● Provided data
--------------------------------

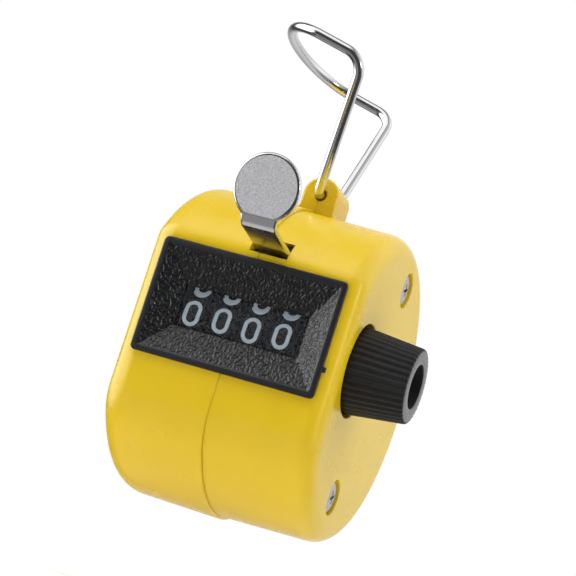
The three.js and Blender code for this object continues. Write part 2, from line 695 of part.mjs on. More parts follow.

--------------------------------

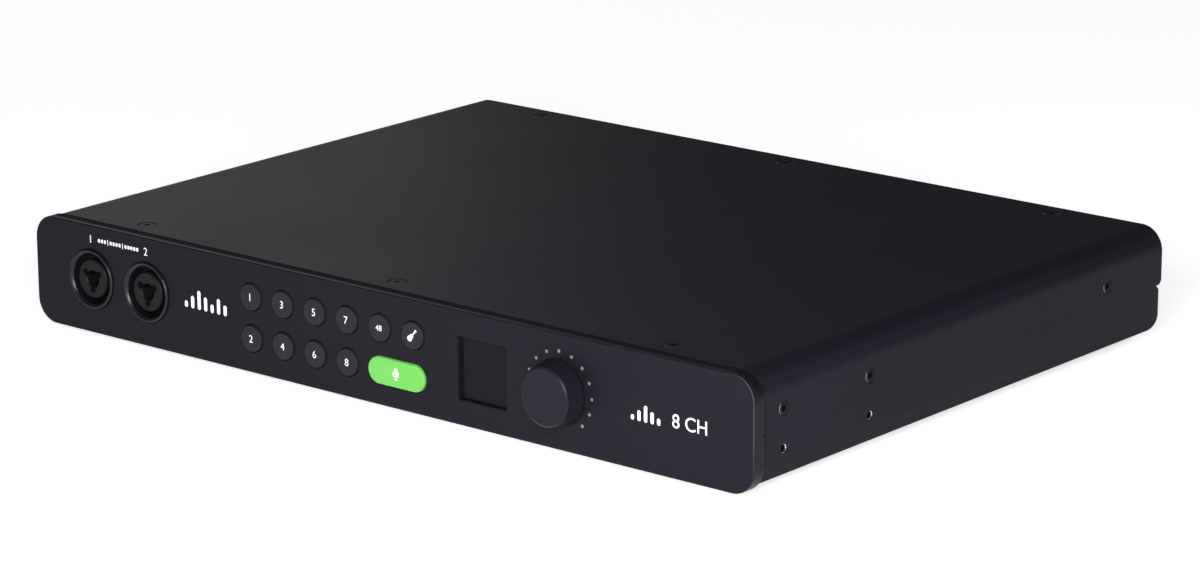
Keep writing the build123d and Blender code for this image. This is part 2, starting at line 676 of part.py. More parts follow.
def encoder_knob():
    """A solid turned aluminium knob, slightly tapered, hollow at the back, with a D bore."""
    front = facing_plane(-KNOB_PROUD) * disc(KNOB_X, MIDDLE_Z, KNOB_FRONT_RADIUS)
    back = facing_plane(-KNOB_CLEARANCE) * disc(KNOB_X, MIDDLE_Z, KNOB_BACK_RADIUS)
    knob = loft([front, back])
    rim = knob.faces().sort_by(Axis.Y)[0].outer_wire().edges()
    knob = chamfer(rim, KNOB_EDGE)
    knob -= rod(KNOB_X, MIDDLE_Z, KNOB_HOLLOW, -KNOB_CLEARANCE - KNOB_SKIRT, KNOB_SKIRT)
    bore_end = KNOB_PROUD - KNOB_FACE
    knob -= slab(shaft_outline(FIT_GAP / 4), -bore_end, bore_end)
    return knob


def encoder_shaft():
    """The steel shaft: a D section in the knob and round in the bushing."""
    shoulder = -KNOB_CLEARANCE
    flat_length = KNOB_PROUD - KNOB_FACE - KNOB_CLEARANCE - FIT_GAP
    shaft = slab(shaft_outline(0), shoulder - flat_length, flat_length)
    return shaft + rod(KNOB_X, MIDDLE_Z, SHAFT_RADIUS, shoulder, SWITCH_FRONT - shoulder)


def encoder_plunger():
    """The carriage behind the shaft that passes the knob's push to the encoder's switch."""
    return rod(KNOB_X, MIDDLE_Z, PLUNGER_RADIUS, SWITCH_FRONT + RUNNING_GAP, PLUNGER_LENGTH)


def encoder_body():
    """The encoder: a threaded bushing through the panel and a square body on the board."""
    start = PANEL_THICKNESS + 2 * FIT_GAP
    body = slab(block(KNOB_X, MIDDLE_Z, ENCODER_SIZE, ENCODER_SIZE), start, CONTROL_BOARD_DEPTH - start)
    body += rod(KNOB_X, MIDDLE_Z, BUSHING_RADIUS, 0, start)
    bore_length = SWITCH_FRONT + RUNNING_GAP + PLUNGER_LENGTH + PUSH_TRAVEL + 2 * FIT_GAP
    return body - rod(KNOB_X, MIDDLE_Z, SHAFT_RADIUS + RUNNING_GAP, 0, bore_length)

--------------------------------

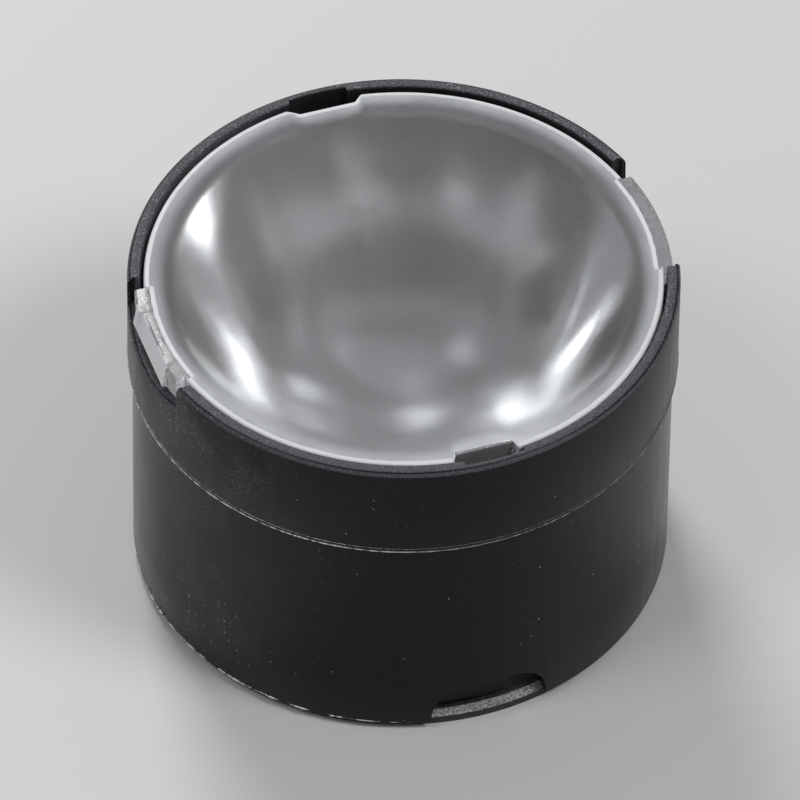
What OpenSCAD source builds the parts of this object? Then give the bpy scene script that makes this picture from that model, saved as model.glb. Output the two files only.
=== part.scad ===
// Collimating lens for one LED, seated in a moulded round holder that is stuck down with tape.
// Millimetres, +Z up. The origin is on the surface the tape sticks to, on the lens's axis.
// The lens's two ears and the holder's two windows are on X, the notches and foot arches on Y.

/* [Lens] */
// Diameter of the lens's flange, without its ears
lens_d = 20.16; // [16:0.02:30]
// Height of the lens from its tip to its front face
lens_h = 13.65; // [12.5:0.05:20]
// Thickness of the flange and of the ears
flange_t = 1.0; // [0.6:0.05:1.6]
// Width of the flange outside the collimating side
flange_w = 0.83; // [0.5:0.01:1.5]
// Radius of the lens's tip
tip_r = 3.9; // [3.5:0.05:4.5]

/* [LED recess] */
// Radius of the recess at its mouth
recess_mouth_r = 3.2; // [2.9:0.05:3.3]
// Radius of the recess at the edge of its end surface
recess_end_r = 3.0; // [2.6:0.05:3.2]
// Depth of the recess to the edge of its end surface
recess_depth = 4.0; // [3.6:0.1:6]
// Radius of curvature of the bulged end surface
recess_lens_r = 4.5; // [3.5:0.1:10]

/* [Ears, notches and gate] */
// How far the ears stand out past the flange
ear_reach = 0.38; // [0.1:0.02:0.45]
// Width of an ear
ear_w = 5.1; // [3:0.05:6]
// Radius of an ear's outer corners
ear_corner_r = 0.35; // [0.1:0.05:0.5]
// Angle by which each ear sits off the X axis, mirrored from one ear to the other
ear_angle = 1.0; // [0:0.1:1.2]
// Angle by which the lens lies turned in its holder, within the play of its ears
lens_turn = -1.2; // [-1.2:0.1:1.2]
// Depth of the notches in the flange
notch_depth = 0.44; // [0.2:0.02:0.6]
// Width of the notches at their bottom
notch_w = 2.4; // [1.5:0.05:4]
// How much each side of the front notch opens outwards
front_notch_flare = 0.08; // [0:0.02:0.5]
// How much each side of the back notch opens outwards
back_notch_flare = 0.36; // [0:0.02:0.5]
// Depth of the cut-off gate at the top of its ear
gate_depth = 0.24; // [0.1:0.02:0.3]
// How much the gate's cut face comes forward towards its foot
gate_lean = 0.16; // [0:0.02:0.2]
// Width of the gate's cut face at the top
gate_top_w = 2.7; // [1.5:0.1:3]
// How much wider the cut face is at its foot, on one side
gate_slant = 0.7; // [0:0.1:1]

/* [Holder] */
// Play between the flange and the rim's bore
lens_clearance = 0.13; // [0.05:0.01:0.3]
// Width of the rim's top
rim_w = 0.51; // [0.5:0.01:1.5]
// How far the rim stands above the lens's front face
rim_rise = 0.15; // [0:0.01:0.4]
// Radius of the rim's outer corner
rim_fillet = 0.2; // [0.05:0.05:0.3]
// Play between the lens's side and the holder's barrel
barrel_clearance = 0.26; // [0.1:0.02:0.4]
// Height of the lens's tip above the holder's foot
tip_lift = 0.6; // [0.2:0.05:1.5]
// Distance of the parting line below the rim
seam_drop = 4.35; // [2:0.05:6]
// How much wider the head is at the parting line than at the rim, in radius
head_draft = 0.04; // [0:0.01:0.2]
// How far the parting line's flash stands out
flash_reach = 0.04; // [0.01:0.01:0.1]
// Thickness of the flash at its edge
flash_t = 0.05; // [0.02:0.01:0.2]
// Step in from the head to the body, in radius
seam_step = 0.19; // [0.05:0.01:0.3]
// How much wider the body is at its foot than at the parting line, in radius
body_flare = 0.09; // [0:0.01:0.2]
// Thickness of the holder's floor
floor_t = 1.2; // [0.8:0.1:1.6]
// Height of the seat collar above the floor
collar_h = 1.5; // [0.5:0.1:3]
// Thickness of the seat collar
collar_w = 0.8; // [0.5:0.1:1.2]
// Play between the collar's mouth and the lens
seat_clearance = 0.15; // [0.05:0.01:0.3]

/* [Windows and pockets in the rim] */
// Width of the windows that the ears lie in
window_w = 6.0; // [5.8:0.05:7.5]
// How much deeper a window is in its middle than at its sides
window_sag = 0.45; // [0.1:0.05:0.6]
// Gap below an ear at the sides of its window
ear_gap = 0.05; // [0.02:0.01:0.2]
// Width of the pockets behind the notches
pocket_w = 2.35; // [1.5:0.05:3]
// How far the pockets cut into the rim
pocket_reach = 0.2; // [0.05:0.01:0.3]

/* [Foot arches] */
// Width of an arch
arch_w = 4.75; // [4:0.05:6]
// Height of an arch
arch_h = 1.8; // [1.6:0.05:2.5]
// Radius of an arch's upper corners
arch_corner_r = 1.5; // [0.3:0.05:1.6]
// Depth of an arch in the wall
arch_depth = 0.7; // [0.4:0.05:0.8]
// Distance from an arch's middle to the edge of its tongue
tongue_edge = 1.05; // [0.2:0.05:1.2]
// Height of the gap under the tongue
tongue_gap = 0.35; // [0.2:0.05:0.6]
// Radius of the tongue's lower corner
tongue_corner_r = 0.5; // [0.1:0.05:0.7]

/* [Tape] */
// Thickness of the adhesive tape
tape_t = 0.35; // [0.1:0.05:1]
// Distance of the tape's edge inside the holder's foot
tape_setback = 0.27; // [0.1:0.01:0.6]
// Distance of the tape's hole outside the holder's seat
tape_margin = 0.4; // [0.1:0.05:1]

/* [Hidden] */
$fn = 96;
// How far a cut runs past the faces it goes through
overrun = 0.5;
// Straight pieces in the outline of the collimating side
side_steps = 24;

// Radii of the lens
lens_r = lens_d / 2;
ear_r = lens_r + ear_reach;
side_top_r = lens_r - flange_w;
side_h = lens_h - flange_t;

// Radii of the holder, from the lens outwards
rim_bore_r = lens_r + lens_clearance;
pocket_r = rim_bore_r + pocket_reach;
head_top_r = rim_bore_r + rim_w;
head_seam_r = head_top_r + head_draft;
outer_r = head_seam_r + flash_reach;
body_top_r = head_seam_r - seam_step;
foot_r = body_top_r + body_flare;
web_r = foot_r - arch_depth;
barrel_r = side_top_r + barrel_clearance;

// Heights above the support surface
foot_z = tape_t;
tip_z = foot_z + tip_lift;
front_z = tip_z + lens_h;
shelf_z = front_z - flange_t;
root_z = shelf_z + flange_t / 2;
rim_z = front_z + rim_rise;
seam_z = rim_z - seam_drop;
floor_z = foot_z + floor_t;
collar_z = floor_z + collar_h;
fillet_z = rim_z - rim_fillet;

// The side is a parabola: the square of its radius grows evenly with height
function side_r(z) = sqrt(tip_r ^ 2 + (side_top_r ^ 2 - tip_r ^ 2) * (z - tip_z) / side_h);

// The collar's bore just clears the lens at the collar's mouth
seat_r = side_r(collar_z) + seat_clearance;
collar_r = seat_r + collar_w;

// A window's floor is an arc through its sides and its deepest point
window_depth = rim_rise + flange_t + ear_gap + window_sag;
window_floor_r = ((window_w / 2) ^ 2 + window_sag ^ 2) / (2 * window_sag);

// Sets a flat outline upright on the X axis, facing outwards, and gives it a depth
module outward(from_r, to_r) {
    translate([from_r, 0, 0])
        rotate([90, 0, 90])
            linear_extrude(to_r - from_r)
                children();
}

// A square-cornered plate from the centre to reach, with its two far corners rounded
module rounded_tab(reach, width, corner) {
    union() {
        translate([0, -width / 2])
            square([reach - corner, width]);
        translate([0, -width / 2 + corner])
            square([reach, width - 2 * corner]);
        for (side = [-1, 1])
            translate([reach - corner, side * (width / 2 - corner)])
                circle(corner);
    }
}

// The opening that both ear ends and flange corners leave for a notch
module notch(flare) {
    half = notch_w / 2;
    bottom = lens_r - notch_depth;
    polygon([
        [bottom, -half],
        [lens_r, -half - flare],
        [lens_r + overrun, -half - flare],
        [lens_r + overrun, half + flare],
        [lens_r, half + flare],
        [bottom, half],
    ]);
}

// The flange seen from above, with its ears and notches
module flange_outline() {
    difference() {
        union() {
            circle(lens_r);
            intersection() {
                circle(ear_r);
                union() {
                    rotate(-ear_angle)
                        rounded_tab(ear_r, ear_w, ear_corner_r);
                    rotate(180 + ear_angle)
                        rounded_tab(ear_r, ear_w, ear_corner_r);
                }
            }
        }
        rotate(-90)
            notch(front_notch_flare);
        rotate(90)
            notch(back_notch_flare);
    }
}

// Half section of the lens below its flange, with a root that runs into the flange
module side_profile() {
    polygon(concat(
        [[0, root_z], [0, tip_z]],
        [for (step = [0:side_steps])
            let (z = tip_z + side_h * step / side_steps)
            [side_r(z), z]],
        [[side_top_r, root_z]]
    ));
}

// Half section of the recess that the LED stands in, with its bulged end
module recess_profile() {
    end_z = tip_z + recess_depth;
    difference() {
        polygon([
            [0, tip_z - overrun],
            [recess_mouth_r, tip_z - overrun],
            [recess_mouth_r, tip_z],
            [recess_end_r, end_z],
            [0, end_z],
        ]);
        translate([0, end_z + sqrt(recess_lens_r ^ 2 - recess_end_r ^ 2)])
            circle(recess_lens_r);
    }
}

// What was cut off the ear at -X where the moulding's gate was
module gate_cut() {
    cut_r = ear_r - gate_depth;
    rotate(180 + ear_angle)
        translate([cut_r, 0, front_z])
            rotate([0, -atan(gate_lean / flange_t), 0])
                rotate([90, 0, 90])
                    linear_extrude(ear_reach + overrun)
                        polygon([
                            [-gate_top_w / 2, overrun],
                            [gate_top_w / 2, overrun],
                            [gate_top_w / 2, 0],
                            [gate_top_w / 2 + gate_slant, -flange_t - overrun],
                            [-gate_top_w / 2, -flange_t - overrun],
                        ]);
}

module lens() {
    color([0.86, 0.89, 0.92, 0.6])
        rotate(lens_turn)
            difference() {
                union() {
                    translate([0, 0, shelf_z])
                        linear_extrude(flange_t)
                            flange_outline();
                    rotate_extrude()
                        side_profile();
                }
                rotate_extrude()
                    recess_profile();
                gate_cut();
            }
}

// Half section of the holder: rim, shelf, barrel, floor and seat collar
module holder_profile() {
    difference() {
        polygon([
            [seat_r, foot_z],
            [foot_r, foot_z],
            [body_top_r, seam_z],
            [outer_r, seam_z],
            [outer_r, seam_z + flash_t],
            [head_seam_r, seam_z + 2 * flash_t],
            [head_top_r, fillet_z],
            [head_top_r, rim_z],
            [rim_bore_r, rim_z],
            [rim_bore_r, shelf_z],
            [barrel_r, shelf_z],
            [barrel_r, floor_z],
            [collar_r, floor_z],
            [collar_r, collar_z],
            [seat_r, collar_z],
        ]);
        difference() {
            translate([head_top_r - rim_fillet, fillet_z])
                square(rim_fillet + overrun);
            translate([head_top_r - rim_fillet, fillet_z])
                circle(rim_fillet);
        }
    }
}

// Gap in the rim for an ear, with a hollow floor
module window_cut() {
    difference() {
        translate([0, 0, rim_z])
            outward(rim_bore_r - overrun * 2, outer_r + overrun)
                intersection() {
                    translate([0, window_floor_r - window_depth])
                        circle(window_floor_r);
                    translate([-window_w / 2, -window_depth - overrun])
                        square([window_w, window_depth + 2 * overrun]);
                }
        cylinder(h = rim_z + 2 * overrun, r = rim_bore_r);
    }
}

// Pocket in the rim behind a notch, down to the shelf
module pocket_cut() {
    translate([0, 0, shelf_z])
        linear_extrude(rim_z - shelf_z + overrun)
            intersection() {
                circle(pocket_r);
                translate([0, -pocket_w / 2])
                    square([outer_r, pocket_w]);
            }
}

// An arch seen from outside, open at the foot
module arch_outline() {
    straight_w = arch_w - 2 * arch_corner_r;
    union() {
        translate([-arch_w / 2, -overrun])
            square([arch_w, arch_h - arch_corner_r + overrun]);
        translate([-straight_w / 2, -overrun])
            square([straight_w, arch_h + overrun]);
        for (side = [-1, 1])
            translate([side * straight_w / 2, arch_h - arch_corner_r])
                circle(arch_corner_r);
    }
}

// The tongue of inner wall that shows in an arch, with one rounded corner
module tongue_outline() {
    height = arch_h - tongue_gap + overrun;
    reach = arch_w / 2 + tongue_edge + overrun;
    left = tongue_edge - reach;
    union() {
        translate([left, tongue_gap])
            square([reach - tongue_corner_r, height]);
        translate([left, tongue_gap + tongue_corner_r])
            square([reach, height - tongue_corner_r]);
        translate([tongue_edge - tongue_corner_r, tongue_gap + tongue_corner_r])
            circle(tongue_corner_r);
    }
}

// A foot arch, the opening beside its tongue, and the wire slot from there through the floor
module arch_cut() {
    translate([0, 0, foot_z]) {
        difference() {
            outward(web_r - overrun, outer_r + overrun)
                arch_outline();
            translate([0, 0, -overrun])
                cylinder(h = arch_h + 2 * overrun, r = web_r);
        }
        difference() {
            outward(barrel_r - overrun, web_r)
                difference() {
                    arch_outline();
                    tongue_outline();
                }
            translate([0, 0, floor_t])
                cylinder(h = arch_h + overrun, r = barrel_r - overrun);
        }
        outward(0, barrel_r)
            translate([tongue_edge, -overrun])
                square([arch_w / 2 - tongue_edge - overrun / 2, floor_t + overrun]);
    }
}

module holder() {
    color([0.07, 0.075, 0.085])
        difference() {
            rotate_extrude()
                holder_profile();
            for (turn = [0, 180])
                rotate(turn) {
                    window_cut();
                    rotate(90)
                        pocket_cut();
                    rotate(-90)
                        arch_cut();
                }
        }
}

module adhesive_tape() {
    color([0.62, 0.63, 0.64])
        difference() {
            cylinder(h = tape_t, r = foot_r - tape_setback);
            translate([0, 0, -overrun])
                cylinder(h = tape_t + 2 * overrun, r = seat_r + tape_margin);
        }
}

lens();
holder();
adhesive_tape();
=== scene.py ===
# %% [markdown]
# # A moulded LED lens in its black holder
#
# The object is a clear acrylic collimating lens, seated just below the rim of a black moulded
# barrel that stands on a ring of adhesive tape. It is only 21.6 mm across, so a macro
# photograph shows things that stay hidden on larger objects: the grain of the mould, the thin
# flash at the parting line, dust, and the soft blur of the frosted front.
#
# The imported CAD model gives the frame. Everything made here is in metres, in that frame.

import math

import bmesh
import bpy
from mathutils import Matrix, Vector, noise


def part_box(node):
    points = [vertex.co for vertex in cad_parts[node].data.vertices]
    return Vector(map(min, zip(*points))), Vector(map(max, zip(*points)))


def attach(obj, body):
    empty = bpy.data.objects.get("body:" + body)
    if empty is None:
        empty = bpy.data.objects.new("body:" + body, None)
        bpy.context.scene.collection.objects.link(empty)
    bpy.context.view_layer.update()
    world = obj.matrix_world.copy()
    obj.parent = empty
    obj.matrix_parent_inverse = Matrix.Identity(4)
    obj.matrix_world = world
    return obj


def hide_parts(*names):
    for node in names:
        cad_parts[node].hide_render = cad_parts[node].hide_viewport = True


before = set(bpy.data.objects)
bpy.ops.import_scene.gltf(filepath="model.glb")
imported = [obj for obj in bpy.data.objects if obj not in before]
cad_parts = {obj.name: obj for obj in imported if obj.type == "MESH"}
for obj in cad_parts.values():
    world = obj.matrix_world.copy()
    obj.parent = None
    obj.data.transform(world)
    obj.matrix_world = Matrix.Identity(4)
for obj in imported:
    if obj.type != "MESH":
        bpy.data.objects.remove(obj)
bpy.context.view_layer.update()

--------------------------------

● Exercise instructions
Within the material above, transcribe exactly the lines that run from the line holding "translate([0, 0, floor_t])" through the line holding "zip(*points))), Vector(map(max, zip(*points)))".

● Exercise answer
            translate([0, 0, floor_t])
                cylinder(h = arch_h + overrun, r = barrel_r - overrun);
        }
        outward(0, barrel_r)
            translate([tongue_edge, -overrun])
                square([arch_w / 2 - tongue_edge - overrun / 2, floor_t + overrun]);
    }
}

module holder() {
    color([0.07, 0.075, 0.085])
        difference() {
            rotate_extrude()
                holder_profile();
            for (turn = [0, 180])
                rotate(turn) {
                    window_cut();
                    rotate(90)
                        pocket_cut();
                    rotate(-90)
                        arch_cut();
                }
        }
}

module adhesive_tape() {
    color([0.62, 0.63, 0.64])
        difference() {
            cylinder(h = tape_t, r = foot_r - tape_setback);
            translate([0, 0, -overrun])
                cylinder(h = tape_t + 2 * overrun, r = seat_r + tape_margin);
        }
}

lens();
holder();
adhesive_tape();
=== scene.py ===
# %% [markdown]
# # A moulded LED lens in its black holder
#
# The object is a clear acrylic collimating lens, seated just below the rim of a black moulded
# barrel that stands on a ring of adhesive tape. It is only 21.6 mm across, so a macro
# photograph shows things that stay hidden on larger objects: the grain of the mould, the thin
# flash at the parting line, dust, and the soft blur of the frosted front.
#
# The imported CAD model gives the frame. Everything made here is in metres, in that frame.

import math

import bmesh
import bpy
from mathutils import Matrix, Vector, noise


def part_box(node):
    points = [vertex.co for vertex in cad_parts[node].data.vertices]
    return Vector(map(min, zip(*points))), Vector(map(max, zip(*points)))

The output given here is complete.